**What is asked**
In full and without alteration, give the listing again.
######
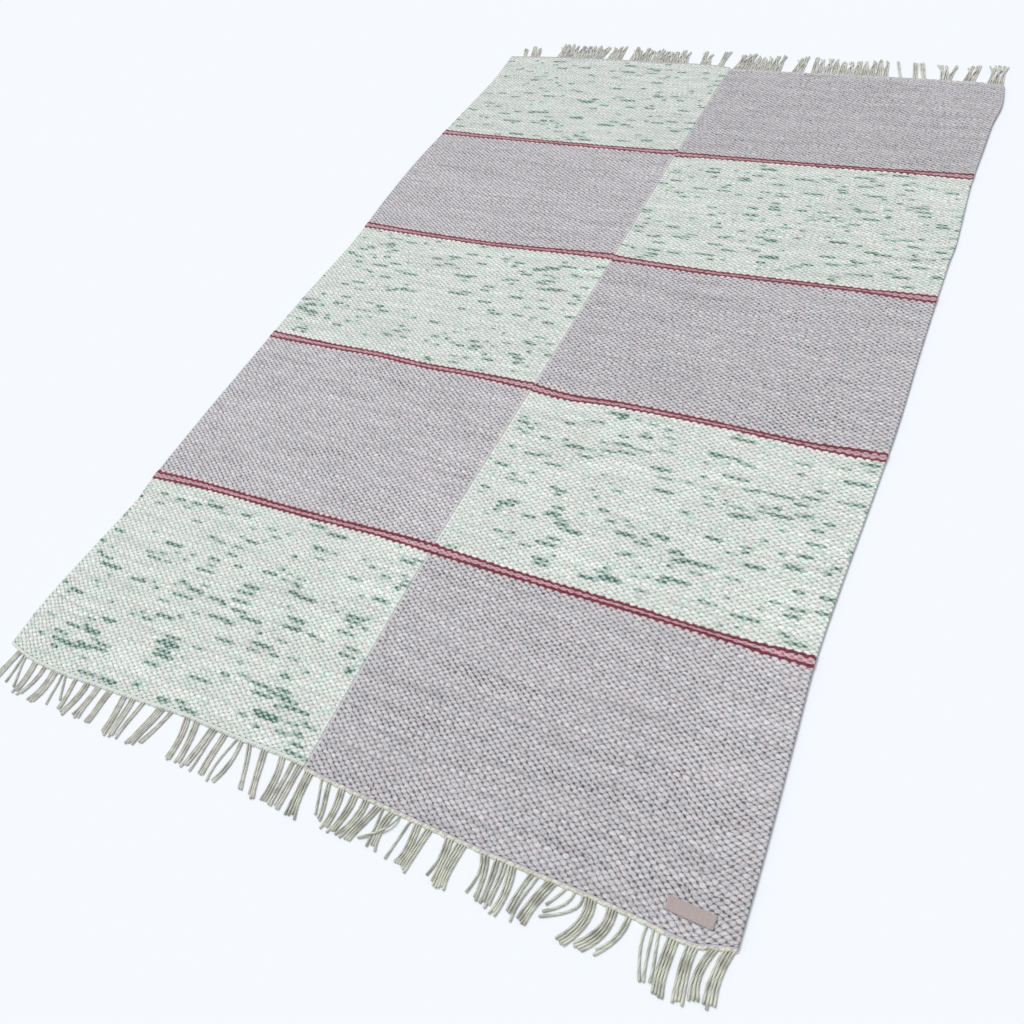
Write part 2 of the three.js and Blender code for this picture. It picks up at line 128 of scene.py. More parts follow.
RIGHT_FLECKS = {
    3: [
        (637, 628, 34), (600, 551, 30), (726, 426, 32), (660, 410, 28), (825, 411, 42), (988, 410, 20),
        (732, 356, 34), (577, 1240, 30), (982, 1146, 24), (681, 1127, 30), (835, 1081, 34), (740, 1020, 36),
    ],
    2.5: [
        (820, 627, 40), (987, 628, 26), (690, 597, 24), (978, 592, 40), (747, 508, 30), (903, 511, 34),
        (860, 501, 34), (515, 492, 26), (834, 452, 24), (683, 454, 18), (553, 427, 30), (770, 435, 28),
        (893, 427, 30), (640, 417, 24), (634, 382, 34), (810, 379, 44), (705, 348, 28), (672, 1263, 34),
        (739, 1242, 32), (713, 1147, 22), (758, 1151, 22), (871, 1149, 26), (642, 1081, 6), (988, 1082, 20),
        (507, 1060, 22), (891, 1063, 22), (956, 1058, 20), (879, 1035, 26), (993, 1024, 12),
        (804, 1013, 22), (945, 1012, 32), (733, 1005, 20),
    ],
    2: [
        (615, 604, 26), (808, 592, 42), (650, 557, 24), (678, 558, 30), (732, 546, 36), (830, 558, 44),
        (940, 565, 20), (931, 552, 28), (896, 545, 34), (985, 556, 26), (548, 521, 26), (585, 512, 26),
        (667, 475, 12), (985, 455, 16), (510, 448, 14), (560, 433, 24), (700, 440, 16), (752, 419, 26),
        (938, 438, 30), (742, 396, 20), (562, 380, 18), (793, 370, 16), (958, 381, 28), (988, 386, 22),
        (955, 372, 24), (724, 370, 14), (853, 360, 20), (905, 353, 46), (640, 348, 26), (858, 1276, 22),
        (840, 1262, 30), (823, 1263, 8), (851, 1257, 8), (637, 1230, 26), (637, 1222, 24), (778, 1251, 24),
        (808, 1232, 16), (808, 1222, 18), (842, 1237, 26), (912, 1237, 22), (522, 1203, 26),
        (765, 1202, 40), (865, 1212, 26), (685, 1195, 22), (716, 1187, 24), (572, 1187, 34),
        (613, 1187, 28), (538, 1168, 20), (768, 1168, 10), (935, 1191, 36), (945, 1183, 28),
        (890, 1178, 18), (950, 1172, 24), (871, 1170, 10), (552, 1157, 16), (712, 1165, 20),
        (712, 1155, 22), (847, 1128, 26), (842, 1113, 6), (775, 1100, 10), (630, 1084, 18), (678, 1078, 16),
        (723, 1091, 16), (818, 1090, 10), (772, 1076, 16), (563, 1068, 30), (710, 1068, 18),
        (733, 1062, 24), (653, 1057, 22), (538, 1037, 28), (647, 1037, 26), (716, 1034, 20),
        (825, 1041, 24), (968, 1040, 28), (553, 1024, 24), (672, 1024, 28), (938, 1030, 10),
        (893, 1007, 26), (640, 1008, 36), (552, 1002, 26), (588, 1002, 26), (652, 997, 14),
    ],
}
SCATTERED_FLECKS = {2.2: 300, 1.5: 480}
SCATTERED_LENGTHS = (4, 26)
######
**Problem solution**
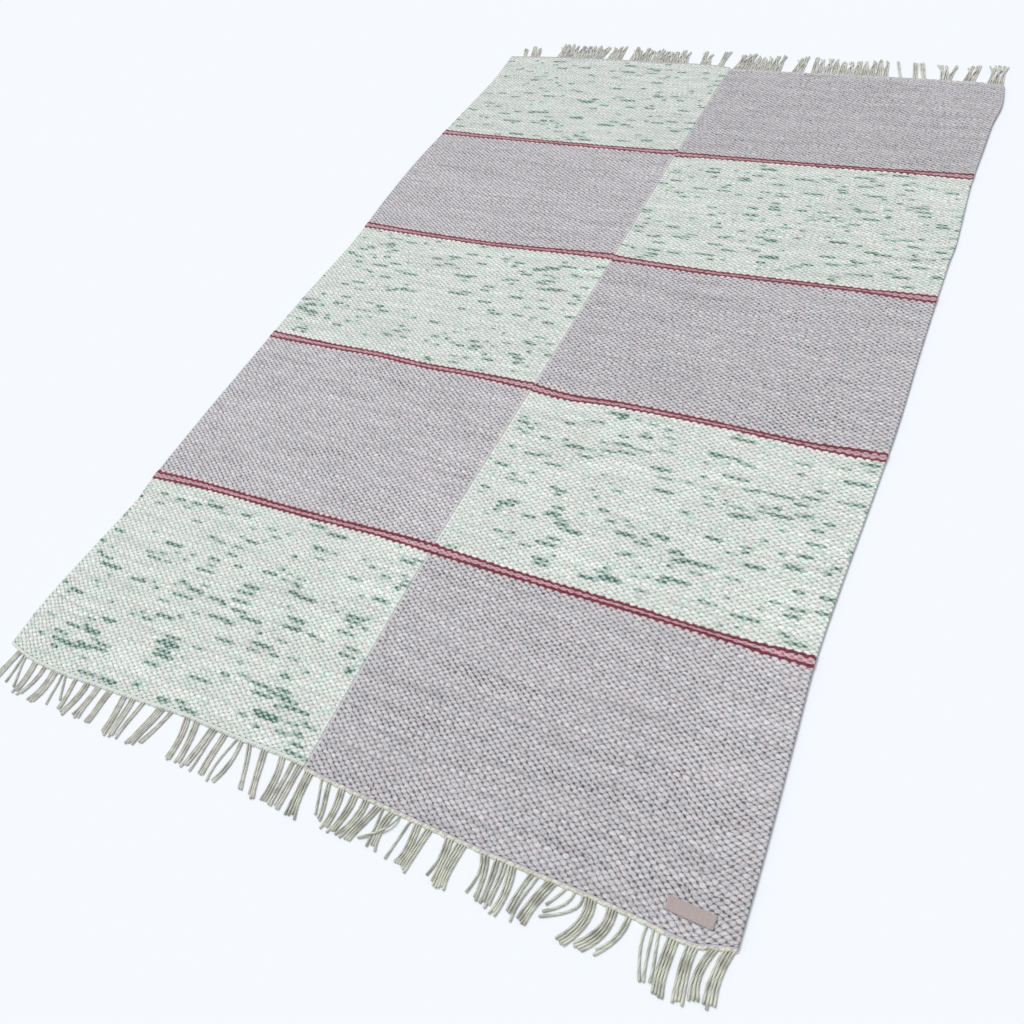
Write part 2 of the three.js and Blender code for this picture. It picks up at line 128 of scene.py. More parts follow.
RIGHT_FLECKS = {
    3: [
        (637, 628, 34), (600, 551, 30), (726, 426, 32), (660, 410, 28), (825, 411, 42), (988, 410, 20),
        (732, 356, 34), (577, 1240, 30), (982, 1146, 24), (681, 1127, 30), (835, 1081, 34), (740, 1020, 36),
    ],
    2.5: [
        (820, 627, 40), (987, 628, 26), (690, 597, 24), (978, 592, 40), (747, 508, 30), (903, 511, 34),
        (860, 501, 34), (515, 492, 26), (834, 452, 24), (683, 454, 18), (553, 427, 30), (770, 435, 28),
        (893, 427, 30), (640, 417, 24), (634, 382, 34), (810, 379, 44), (705, 348, 28), (672, 1263, 34),
        (739, 1242, 32), (713, 1147, 22), (758, 1151, 22), (871, 1149, 26), (642, 1081, 6), (988, 1082, 20),
        (507, 1060, 22), (891, 1063, 22), (956, 1058, 20), (879, 1035, 26), (993, 1024, 12),
        (804, 1013, 22), (945, 1012, 32), (733, 1005, 20),
    ],
    2: [
        (615, 604, 26), (808, 592, 42), (650, 557, 24), (678, 558, 30), (732, 546, 36), (830, 558, 44),
        (940, 565, 20), (931, 552, 28), (896, 545, 34), (985, 556, 26), (548, 521, 26), (585, 512, 26),
        (667, 475, 12), (985, 455, 16), (510, 448, 14), (560, 433, 24), (700, 440, 16), (752, 419, 26),
        (938, 438, 30), (742, 396, 20), (562, 380, 18), (793, 370, 16), (958, 381, 28), (988, 386, 22),
        (955, 372, 24), (724, 370, 14), (853, 360, 20), (905, 353, 46), (640, 348, 26), (858, 1276, 22),
        (840, 1262, 30), (823, 1263, 8), (851, 1257, 8), (637, 1230, 26), (637, 1222, 24), (778, 1251, 24),
        (808, 1232, 16), (808, 1222, 18), (842, 1237, 26), (912, 1237, 22), (522, 1203, 26),
        (765, 1202, 40), (865, 1212, 26), (685, 1195, 22), (716, 1187, 24), (572, 1187, 34),
        (613, 1187, 28), (538, 1168, 20), (768, 1168, 10), (935, 1191, 36), (945, 1183, 28),
        (890, 1178, 18), (950, 1172, 24), (871, 1170, 10), (552, 1157, 16), (712, 1165, 20),
        (712, 1155, 22), (847, 1128, 26), (842, 1113, 6), (775, 1100, 10), (630, 1084, 18), (678, 1078, 16),
        (723, 1091, 16), (818, 1090, 10), (772, 1076, 16), (563, 1068, 30), (710, 1068, 18),
        (733, 1062, 24), (653, 1057, 22), (538, 1037, 28), (647, 1037, 26), (716, 1034, 20),
        (825, 1041, 24), (968, 1040, 28), (553, 1024, 24), (672, 1024, 28), (938, 1030, 10),
        (893, 1007, 26), (640, 1008, 36), (552, 1002, 26), (588, 1002, 26), (652, 997, 14),
    ],
}
SCATTERED_FLECKS = {2.2: 300, 1.5: 480}
SCATTERED_LENGTHS = (4, 26)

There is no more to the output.